#### WHAT IS ASKED:
Reproduce exactly, and only, the lines running from the start of the entries below to the line containing "return min(max((value - start)".

#### RAW RECORDS:
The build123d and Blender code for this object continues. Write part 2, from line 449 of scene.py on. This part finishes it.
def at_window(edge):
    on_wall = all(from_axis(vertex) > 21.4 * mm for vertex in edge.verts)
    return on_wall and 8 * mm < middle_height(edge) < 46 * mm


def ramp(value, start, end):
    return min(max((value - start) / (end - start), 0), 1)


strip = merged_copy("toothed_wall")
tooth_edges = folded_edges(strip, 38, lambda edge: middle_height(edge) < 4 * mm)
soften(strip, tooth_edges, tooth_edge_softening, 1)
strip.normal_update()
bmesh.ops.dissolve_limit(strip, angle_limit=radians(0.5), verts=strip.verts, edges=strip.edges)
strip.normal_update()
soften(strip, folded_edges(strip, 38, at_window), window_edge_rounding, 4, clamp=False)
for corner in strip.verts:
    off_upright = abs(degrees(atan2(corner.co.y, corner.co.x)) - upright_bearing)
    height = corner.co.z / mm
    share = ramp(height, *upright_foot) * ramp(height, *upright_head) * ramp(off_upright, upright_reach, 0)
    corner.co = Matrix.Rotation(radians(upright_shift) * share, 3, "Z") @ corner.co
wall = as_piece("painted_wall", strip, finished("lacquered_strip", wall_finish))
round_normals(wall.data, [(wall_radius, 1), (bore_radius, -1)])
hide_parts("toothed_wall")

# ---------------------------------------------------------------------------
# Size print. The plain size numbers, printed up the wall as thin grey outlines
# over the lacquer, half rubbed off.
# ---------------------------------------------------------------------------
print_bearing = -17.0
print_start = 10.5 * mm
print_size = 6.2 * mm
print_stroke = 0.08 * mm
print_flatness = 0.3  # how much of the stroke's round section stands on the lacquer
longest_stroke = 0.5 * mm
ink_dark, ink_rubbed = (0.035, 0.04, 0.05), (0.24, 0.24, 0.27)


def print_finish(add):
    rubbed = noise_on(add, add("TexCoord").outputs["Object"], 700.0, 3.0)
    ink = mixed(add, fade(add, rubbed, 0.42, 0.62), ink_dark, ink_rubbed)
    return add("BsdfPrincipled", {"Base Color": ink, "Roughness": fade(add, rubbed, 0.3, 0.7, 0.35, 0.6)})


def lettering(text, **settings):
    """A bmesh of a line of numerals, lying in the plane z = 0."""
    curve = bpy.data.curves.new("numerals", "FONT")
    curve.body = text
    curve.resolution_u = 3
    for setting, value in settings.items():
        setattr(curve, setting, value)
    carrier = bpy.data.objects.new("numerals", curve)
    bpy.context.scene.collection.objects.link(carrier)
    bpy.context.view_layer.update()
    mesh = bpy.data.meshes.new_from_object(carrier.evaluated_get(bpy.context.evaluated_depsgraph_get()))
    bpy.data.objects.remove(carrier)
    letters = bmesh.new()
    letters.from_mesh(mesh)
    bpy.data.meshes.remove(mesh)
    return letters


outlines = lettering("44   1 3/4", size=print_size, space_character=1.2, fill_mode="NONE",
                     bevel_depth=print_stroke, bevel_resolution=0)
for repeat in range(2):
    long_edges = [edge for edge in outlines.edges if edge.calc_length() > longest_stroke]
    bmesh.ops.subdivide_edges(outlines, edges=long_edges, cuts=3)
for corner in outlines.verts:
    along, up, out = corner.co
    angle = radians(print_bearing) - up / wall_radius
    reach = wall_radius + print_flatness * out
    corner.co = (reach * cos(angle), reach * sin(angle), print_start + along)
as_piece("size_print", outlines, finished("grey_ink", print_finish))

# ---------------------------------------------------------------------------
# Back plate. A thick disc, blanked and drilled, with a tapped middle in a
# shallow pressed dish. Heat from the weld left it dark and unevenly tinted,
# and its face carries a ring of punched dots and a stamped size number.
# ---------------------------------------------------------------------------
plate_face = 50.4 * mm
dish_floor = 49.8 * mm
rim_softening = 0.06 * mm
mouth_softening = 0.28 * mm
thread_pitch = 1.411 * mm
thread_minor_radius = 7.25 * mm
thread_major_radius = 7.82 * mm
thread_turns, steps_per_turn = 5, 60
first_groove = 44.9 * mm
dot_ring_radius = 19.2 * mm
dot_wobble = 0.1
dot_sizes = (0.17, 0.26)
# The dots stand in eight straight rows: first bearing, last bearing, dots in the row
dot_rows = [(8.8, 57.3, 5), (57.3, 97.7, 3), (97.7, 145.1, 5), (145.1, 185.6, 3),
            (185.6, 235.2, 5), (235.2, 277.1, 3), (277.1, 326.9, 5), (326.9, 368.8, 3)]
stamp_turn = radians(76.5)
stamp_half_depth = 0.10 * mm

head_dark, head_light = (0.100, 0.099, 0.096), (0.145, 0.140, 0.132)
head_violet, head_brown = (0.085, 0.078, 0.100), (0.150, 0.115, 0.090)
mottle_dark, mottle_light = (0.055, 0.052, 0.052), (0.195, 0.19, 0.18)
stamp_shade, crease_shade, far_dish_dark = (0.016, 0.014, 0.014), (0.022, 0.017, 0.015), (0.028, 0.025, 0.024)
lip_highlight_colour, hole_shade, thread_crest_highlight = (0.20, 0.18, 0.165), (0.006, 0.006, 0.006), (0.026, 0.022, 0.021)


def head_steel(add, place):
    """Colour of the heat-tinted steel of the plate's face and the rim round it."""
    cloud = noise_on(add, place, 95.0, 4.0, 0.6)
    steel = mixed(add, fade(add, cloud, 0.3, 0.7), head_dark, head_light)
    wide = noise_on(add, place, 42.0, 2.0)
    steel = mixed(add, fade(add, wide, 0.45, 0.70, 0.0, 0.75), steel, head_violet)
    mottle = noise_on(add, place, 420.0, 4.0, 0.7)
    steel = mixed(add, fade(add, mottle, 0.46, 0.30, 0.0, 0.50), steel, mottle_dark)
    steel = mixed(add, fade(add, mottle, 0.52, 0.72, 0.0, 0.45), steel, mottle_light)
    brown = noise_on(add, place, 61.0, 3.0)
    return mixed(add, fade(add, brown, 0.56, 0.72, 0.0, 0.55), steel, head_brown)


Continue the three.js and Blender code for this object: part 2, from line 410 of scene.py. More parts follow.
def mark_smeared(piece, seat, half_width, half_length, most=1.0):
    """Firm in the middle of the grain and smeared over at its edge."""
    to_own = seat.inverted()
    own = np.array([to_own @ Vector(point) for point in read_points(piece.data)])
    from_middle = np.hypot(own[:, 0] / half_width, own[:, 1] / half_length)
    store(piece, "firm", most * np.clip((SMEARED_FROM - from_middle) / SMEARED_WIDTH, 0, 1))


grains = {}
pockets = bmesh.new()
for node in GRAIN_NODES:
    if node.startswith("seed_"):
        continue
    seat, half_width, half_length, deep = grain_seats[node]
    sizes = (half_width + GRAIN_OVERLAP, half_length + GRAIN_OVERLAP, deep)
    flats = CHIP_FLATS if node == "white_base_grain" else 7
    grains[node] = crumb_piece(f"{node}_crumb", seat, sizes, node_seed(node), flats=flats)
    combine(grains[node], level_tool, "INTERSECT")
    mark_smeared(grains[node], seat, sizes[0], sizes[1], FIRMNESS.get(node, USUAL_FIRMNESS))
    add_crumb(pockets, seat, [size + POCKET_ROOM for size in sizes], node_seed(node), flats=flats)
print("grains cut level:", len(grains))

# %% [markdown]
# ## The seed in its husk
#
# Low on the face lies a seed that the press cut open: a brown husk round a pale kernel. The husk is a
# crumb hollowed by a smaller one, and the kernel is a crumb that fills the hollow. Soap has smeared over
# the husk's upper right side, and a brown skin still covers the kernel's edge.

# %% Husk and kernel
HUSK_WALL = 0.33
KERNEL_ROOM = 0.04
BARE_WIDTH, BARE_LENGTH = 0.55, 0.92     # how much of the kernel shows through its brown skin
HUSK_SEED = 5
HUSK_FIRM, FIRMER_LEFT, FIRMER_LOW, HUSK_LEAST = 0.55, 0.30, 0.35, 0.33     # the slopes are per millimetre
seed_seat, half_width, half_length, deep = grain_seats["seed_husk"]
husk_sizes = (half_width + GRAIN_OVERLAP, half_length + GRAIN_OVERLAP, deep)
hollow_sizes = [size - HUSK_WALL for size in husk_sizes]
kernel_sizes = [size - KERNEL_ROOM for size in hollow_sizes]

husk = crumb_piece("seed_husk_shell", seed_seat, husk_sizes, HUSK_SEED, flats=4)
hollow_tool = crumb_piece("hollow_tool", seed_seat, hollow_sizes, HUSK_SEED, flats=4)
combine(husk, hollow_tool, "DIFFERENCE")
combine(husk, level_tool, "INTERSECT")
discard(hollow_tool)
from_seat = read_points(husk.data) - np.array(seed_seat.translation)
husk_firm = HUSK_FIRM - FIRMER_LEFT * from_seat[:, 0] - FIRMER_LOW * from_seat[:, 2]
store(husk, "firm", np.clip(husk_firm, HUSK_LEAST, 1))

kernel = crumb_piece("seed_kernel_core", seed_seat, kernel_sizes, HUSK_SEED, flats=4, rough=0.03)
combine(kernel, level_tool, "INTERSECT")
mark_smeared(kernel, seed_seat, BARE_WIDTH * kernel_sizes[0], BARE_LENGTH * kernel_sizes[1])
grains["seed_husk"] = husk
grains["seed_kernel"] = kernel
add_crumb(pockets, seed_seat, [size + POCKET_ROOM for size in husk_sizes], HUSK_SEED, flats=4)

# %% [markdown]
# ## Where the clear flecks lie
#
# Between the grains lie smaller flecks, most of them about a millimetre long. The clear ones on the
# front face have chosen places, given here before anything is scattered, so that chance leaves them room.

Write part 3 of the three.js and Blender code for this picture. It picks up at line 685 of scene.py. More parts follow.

#### TASK OUTPUT:
The build123d and Blender code for this object continues. Write part 2, from line 449 of scene.py on. This part finishes it.
def at_window(edge):
    on_wall = all(from_axis(vertex) > 21.4 * mm for vertex in edge.verts)
    return on_wall and 8 * mm < middle_height(edge) < 46 * mm


def ramp(value, start, end):
    return min(max((value - start) / (end - start), 0), 1)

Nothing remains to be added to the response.